Mean accuracy rate and area under the receiver operating curve (AUC) for the eight classifiers on VBM grey matter.
Fig 8.
Receiver Operating Curves (ROCs) for the different classifiers applied to grey matter VBM.
Best classification performances are observed in the healthy vs. schizophrenia classification. The overlap between curves in each plot points to similar classification levels attained by the different algorithms. AUC: Area under the receiver operating curve. There are no ROCs for the Regularized discriminant analysis because no reliable individual probabilities were available for this algorithm.
Fig 9.
Brain maps of coefficients from fitted classifiers on grey matter VBM images together with effect size maps as given by standard univariate t-tests.
Values for the random forest classifier are variable importance measures derived from the Gini index. Functions for the Gaussian process classifier and the regularized discriminant analysis did not provide fitted coefficients and maps were not available.
Fig 10.
Plots of t-test based effect sizes (x-axis) versus (non-zero) coefficients from the different classifiers (y-axis) applied to grey matter VBM data.
Non parametric local regression (lowess) lines are shown in blue. Random forest values are variable importances derived from the Gini index. No coefficients were available for the Gaussian process classifier and the regularized discriminant analysis.
Table 3.
Mean classification accuracies obtained by combining all data features together, after dimensionality reduction based on Principal Component Analysis (PCA Based combination), and after selecting only the 1% of variables with largest t values (t-thresholded combination).
Fig 11.
Estimated classification accuracies obtained by considering all feature types together as predictors.
In (A) a principal component analysis was previously applied to the merged data to reduce computational burden and dimensionality, in (B) only the 1% of variables with largest t values as given by univariate two group comparisons was considered. Green line: mean accuracy for the 10 test samples; blue lines: approximate 95% confidence intervals for the mean accuracy; red line: highest and lowest accuracy values. ridge: Ridge regression, lasso: Lasso regression, elastic: Elastic net regularization, L0: L0-norm regularization, SVC: Support vector classifier, RDA: Regularized discriminant analysis, GPC: Gaussian process classifier, RF: Random forest.
Fig 12.
Classification accuracies generated by multi-class classifiers on grey matter VBM using the one-vs-one approach.

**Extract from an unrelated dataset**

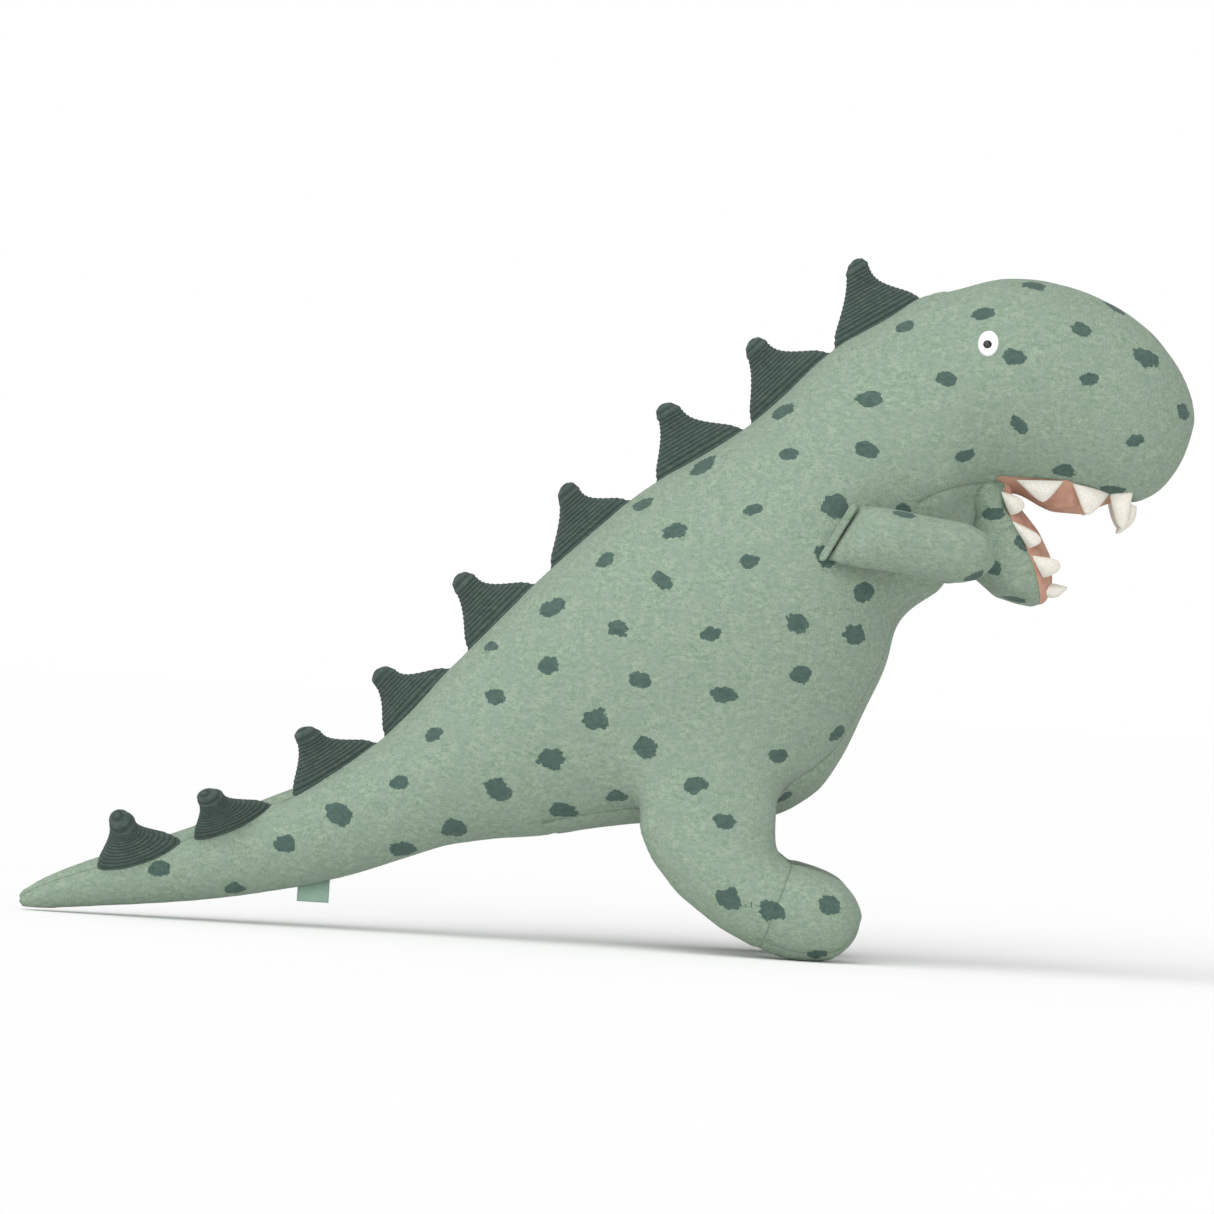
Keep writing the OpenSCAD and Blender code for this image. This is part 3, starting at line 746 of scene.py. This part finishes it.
def spot_places(tree, spots):
    """Centre, two tangents, half size and seed of each spot, found by looking at the skin from each side."""
    rng = random.Random(SPOT_SEED)
    out = []
    for side in SIDES.values():
        for x, z in spots:
            if side > 0:
                x += rng.uniform(*LEFT_X_RANGE)
                z += rng.uniform(*LEFT_Z_RANGE)
            place, normal, _, _ = tree.ray_cast(Vector((x * MM, side, z * MM)), Vector((0, -side, 0)))
            half = rng.uniform(*HALF_RANGE) * MM
            tilt = math.radians(rng.uniform(*TILT_RANGE))
            if place is None:
                continue
            across = (Vector((1, 0, 0)) - normal * normal.x).normalized()
            up = normal.cross(across) * side
            turned = across * math.cos(tilt) + up * math.sin(tilt)
            out.append((place, turned, normal.cross(turned), half, rng.uniform(*OUTLINE_RANGE)))
    return out


def add_spots(skin, spots):
    """Each point's place in the nearest spot's axes, and that spot's distance, seed and half size."""
    count = len(skin.points)
    local = np.full((count, 3), NO_SPOT)
    facts = np.full((count, 3), NO_SPOT)
    skin.data["spot"] = local
    skin.data["spot_facts"] = facts
    if not spots:
        return
    tree = KDTree(len(spots))
    for i, spot in enumerate(spots):
        tree.insert(spot[0], i)
    tree.balance()
    for i, p in enumerate(skin.points):
        _, k, gap = tree.find(Vector(p))
        centre, u, v, half, seed = spots[k]
        d = Vector(p) - centre
        local[i] = (d.dot(u), d.dot(v), 0)
        facts[i] = (gap, seed, half)


def add_surface_data(skin):
    """Rest place for the yarn's colours, grid for the stitches, and normals that stay smooth across cuts."""
    n = normals(skin)
    skin.data["normal"] = n
    skin.data["rest"] = skin.points.copy()
    rows = skin.points[:, 2] - np.abs(skin.points[:, 1]) * n[:, 2]
    skin.data["grid"] = np.stack([skin.points[:, 0], rows, 0 * rows], 1)


def plane_field(skin, place, line):
    """Distance of each vertex beyond a plane."""
    return (skin.points - np.array(place)) @ np.array(line)


def leg_plane(side):
    """Start of the leg's bend and its direction, towards the foot."""
    flip = Vector((1, SIDES[side], 1))
    outer, inner = LEG_OUTER_EDGE * flip, LEG_INNER_EDGE * flip
    edge = (inner - outer).normalized()
    down = Vector((1, 0, 0)).cross(edge)
    if down.z > 0:
        down = -down
    return outer, down


whole = whole_skin()
add_seams(whole)
add_surface_data(whole)
whole_tree = whole.tree()
add_spots(whole, spot_places(whole_tree, SPOTS))

# ---- Cutting the skin where its bends begin ----

neck, tail, tip = joint_place("neck_nod"), joint_place("tail_bend"), joint_place("tip_bend")
rest, head_skin = cut(whole, plane_field(whole, neck + NECK_LINE * NECK_START, NECK_LINE))
behind, rest = cut(rest, plane_field(rest, tail + TAIL_LINE * TAIL_BEND, TAIL_LINE))
tip_skin, tail_skin = cut(behind, plane_field(behind, tip + TIP_LINE * TIP_BEND, TIP_LINE))

leg_skins = {}
for side in SIDES:
    start, down = leg_plane(side)
    field = np.minimum(plane_field(rest, start, down), plane_field(rest, (LEG_BACK, 0, 0), (1, 0, 0)))
    field = np.minimum(field, rest.points[:, 1] * SIDES[side])
    rest, leg_skins[side] = cut(rest, field)
torso_skin = rest


def soft_piece(name, skin, material, nodes):
    piece = make_object(name, skin, material)
    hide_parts(*nodes)
    return piece


torso = soft_piece("torso_skin", torso_skin, KNIT, BODY_PARTS)
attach(torso, "torso")

cover_part, palate_part = cut(head_skin, head_skin.data["lining"])
head_nodes = [n for n in HEAD_PARTS if n != "palate_lining"]
head_cover = soft_piece("head_skin", cover_part, KNIT, head_nodes)
palate = soft_piece("palate", palate_part, LINING, ["palate_lining"])
for piece in (head_cover, palate):
    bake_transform(piece)

tail_piece = soft_piece("tail_skin", tail_skin, KNIT, TAIL_PARTS)
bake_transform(tail_piece)
tip_piece = soft_piece("tail_tip_skin", tip_skin, KNIT, TIP_PARTS)
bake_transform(tip_piece)

for side, skin in leg_skins.items():
    toe_nodes, sole_nodes = [f"{side}_toe_cap"], [f"{side}_sole"]
    shank_nodes = [f"{side}_leg_outer", f"{side}_leg_inner"]
    foot_field = distances(skin.points, shank_nodes) - distances(skin.points, toe_nodes + sole_nodes)
    shank, foot = cut(skin, foot_field)
    toe, sole = cut(foot, distances(foot.points, toe_nodes) - distances(foot.points, sole_nodes))
    start, down = leg_plane(side)
    for part, part_skin, nodes in (
            ("leg_skin", shank, shank_nodes + [f"{side}_leg_stuffing"]), ("toe_cap_skin", toe, toe_nodes),
            ("sole_skin", sole, sole_nodes)):
        piece = soft_piece(f"{side}_{part}", part_skin, KNIT, nodes)
        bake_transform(piece)


# ---- Arms, jaw, teeth: small closed skins ----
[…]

All algorithms were used (except the regularized discriminant function analysis, which did not report reliable class probabilites). Overall accuracies are plotted together with accuracies for the three groups separately. Green line: mean accuracy for the 10 test samples; blue lines: approximate 95% confidence intervals for the mean accuracy; red line: highest and lowest accuracy values. ridge: Ridge regression, lasso: Lasso regression, elastic: Elastic net regularization, L0-norm: L0-norm regularization, SVC: Support vector classifier, GPC: Gaussian process classifier, RF: Random forest.
Table 4.
Mean accuracies obtained by all classifiers (apart from the regularized discriminant function analysis) using a one-vs-one and a one-vs-all multi-class approach on grey matter VBM images.
Lower and upper limits for the 95% bootstrap confidence intervals are also reported. 0.333 is the expected accuracy when no real predictive power is present.
Table 5.
Mean accuracies obtained by classifiers that provide inbuilt multiclass functionality (all but the L0-norm and the support vector classifiers).
Lower and upper limits for the 95% bootstrap confidence intervals are also reported. 0.333 is the expected accuracy when no real predictive power is present.